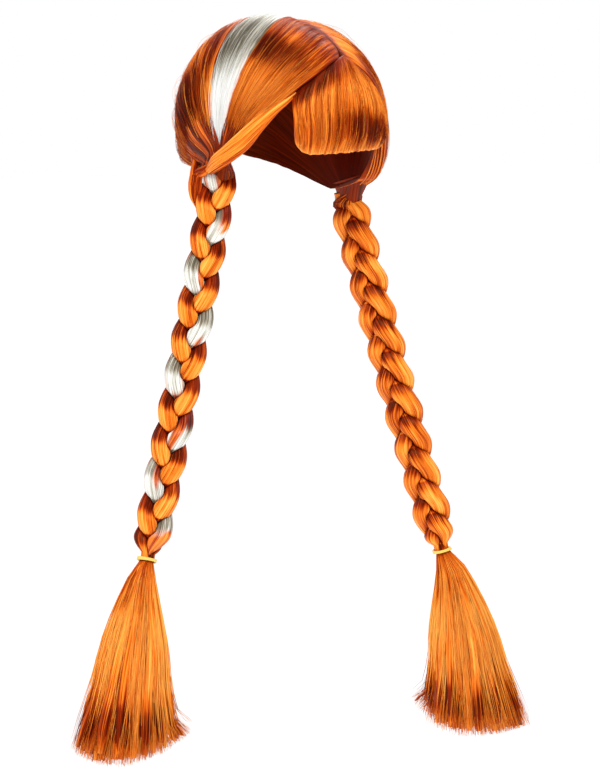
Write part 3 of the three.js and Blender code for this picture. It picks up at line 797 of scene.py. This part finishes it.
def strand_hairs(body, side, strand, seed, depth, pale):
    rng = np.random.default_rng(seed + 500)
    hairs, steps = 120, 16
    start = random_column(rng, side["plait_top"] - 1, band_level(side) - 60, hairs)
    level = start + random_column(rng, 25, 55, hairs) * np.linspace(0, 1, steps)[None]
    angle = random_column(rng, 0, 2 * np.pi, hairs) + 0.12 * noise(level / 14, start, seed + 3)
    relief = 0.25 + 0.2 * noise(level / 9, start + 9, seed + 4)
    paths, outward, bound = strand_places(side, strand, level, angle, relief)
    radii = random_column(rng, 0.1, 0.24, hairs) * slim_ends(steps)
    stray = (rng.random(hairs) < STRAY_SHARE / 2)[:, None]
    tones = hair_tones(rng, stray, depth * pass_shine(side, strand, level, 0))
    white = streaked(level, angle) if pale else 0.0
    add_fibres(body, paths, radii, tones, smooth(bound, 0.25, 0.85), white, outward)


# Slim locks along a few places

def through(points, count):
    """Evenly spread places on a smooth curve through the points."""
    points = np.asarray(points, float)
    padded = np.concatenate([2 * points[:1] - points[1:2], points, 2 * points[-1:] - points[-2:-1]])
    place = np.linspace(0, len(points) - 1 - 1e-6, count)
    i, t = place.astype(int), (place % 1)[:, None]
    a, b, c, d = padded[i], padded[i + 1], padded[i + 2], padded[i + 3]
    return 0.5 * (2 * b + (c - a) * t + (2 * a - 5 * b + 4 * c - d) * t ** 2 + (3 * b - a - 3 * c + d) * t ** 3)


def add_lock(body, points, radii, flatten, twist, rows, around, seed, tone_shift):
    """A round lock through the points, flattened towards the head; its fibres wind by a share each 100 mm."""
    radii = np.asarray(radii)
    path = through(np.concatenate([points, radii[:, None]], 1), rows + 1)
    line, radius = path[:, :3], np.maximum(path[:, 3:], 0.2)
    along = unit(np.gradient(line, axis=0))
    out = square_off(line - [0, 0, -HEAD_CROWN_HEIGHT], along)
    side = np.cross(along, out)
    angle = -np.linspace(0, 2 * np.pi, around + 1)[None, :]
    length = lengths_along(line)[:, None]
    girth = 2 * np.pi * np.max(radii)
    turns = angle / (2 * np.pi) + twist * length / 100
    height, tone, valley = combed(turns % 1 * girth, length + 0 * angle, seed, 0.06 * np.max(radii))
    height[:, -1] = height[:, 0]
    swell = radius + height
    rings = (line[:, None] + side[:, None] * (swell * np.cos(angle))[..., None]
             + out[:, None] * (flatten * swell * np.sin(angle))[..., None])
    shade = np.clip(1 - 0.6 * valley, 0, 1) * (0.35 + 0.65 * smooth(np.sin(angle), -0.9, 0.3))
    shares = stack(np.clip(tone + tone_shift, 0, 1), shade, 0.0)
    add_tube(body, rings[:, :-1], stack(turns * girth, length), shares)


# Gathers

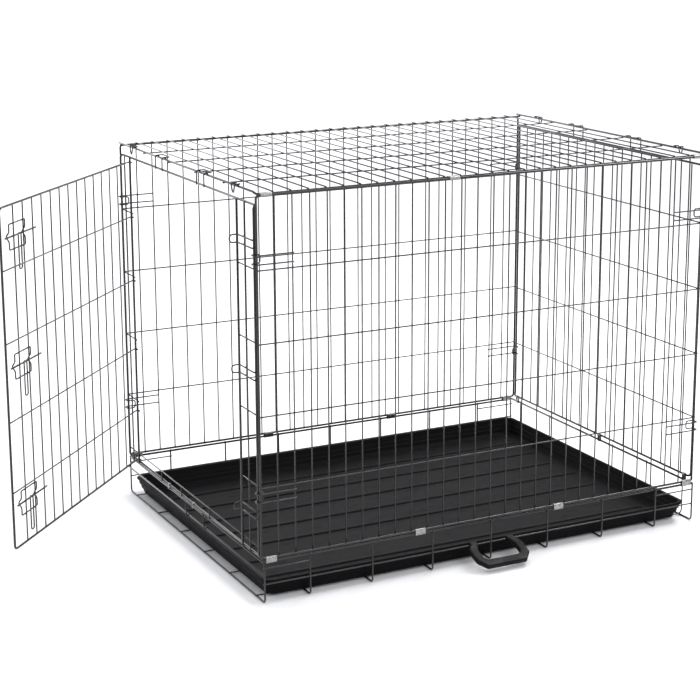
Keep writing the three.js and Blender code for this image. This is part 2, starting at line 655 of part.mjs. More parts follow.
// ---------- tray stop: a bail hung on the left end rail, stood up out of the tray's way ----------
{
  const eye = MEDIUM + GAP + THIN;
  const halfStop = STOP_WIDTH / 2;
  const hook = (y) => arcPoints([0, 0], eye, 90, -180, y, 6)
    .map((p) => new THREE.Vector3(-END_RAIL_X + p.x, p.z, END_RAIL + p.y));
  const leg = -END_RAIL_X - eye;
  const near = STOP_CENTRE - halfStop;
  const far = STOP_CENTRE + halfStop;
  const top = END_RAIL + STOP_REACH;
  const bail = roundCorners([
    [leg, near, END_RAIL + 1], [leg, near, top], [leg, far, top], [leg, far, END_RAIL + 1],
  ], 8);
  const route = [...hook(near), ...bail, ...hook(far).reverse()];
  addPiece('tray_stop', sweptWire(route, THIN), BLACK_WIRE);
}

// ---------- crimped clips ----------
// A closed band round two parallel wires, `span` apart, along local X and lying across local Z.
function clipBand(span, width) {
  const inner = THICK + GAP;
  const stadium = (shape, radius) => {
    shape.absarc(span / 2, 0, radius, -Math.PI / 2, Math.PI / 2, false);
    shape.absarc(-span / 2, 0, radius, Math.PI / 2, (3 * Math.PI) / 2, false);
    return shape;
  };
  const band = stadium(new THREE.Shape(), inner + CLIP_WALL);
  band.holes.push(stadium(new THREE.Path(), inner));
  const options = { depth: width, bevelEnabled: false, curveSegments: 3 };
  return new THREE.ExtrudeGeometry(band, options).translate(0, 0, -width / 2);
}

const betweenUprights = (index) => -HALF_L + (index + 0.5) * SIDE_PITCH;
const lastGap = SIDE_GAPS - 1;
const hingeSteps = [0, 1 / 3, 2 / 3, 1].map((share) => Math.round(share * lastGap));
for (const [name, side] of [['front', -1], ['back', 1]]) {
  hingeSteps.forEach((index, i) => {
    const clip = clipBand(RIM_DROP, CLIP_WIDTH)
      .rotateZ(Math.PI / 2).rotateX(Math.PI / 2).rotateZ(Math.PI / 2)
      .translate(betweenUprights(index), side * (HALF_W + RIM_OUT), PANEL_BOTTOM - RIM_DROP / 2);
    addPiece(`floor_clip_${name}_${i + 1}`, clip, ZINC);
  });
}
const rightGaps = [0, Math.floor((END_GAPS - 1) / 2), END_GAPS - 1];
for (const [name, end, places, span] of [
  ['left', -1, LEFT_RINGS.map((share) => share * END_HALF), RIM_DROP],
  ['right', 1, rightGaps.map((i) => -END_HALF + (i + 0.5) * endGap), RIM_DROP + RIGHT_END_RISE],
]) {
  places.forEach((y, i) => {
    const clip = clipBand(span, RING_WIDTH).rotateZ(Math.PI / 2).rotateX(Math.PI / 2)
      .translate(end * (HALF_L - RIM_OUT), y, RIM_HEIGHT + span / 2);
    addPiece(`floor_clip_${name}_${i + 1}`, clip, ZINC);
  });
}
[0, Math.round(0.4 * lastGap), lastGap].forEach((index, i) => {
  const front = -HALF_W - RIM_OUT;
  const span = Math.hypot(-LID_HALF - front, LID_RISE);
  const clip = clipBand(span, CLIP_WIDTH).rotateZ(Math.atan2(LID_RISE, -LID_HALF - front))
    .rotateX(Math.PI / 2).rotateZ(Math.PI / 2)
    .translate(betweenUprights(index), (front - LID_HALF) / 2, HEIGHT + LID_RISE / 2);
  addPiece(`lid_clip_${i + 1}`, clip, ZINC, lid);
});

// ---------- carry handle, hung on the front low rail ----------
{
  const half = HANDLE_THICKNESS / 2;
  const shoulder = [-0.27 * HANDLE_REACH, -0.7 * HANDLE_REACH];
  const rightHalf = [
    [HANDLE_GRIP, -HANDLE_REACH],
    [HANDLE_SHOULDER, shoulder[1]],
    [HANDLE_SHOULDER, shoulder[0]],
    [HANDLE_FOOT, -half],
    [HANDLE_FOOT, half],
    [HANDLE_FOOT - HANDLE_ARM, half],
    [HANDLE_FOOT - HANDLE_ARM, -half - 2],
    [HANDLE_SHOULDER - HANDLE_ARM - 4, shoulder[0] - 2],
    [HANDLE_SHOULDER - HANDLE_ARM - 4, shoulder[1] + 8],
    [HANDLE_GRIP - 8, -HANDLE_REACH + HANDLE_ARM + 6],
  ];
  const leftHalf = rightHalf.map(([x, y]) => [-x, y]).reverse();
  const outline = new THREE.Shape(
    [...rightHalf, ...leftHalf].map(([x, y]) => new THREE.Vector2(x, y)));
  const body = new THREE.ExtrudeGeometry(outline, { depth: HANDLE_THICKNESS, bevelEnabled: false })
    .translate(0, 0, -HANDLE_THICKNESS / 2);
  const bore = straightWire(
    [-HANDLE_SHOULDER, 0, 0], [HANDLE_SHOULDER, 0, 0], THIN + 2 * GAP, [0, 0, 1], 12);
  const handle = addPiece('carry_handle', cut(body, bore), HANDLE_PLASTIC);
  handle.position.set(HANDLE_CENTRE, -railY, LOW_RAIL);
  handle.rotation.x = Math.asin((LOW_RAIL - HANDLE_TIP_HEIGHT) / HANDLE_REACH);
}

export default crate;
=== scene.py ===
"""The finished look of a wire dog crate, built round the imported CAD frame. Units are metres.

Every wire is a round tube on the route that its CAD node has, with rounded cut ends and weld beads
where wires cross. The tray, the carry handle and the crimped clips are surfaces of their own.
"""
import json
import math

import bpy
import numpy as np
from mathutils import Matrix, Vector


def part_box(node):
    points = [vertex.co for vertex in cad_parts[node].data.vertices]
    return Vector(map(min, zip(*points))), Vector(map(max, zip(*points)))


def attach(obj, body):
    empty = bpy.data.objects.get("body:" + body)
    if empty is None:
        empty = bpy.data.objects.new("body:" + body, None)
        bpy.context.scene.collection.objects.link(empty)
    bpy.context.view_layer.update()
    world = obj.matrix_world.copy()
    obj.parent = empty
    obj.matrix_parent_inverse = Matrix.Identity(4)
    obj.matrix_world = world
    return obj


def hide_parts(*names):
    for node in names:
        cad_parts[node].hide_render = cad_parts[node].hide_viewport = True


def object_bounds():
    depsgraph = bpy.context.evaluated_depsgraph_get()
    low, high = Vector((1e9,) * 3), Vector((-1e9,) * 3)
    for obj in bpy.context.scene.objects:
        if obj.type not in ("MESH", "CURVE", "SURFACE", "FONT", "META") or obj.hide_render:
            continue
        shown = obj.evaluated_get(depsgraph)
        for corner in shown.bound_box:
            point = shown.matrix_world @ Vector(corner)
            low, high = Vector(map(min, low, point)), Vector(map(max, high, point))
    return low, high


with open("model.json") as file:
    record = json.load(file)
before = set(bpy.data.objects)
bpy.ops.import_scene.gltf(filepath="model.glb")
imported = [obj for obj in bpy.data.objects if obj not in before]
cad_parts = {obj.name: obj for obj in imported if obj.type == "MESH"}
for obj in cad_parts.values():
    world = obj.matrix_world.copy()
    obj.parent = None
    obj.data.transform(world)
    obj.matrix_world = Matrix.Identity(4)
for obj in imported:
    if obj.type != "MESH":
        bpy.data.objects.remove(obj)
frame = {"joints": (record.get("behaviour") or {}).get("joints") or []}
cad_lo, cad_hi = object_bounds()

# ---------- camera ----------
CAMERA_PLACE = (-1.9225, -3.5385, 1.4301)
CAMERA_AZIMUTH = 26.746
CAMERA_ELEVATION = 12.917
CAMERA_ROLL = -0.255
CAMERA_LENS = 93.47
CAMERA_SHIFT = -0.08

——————

■ **Task to carry out**: Print the material above verbatim, first line through the line containing "return 0.5 *", both included.

■ **Exercise solution**:
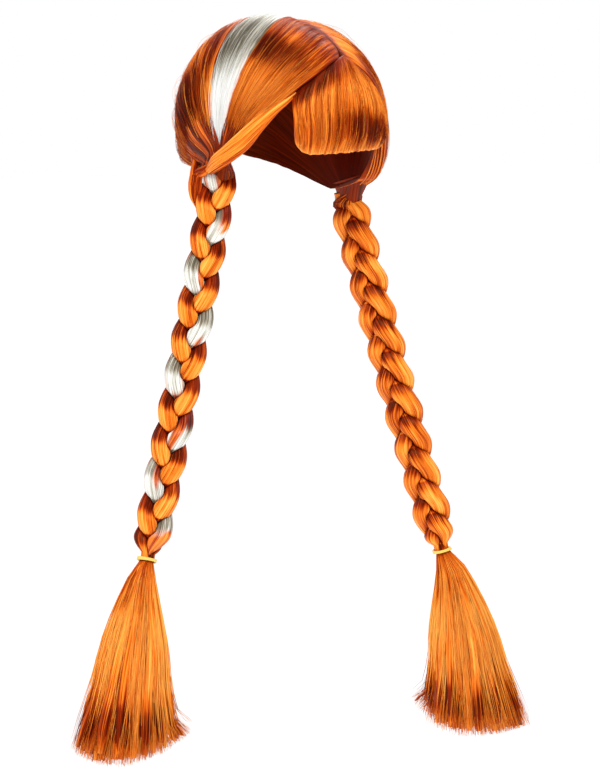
Write part 3 of the three.js and Blender code for this picture. It picks up at line 797 of scene.py. This part finishes it.
def strand_hairs(body, side, strand, seed, depth, pale):
    rng = np.random.default_rng(seed + 500)
    hairs, steps = 120, 16
    start = random_column(rng, side["plait_top"] - 1, band_level(side) - 60, hairs)
    level = start + random_column(rng, 25, 55, hairs) * np.linspace(0, 1, steps)[None]
    angle = random_column(rng, 0, 2 * np.pi, hairs) + 0.12 * noise(level / 14, start, seed + 3)
    relief = 0.25 + 0.2 * noise(level / 9, start + 9, seed + 4)
    paths, outward, bound = strand_places(side, strand, level, angle, relief)
    radii = random_column(rng, 0.1, 0.24, hairs) * slim_ends(steps)
    stray = (rng.random(hairs) < STRAY_SHARE / 2)[:, None]
    tones = hair_tones(rng, stray, depth * pass_shine(side, strand, level, 0))
    white = streaked(level, angle) if pale else 0.0
    add_fibres(body, paths, radii, tones, smooth(bound, 0.25, 0.85), white, outward)


# Slim locks along a few places

def through(points, count):
    """Evenly spread places on a smooth curve through the points."""
    points = np.asarray(points, float)
    padded = np.concatenate([2 * points[:1] - points[1:2], points, 2 * points[-1:] - points[-2:-1]])
    place = np.linspace(0, len(points) - 1 - 1e-6, count)
    i, t = place.astype(int), (place % 1)[:, None]
    a, b, c, d = padded[i], padded[i + 1], padded[i + 2], padded[i + 3]
    return 0.5 * (2 * b + (c - a) * t + (2 * a - 5 * b + 4 * c - d) * t ** 2 + (3 * b - a - 3 * c + d) * t ** 3)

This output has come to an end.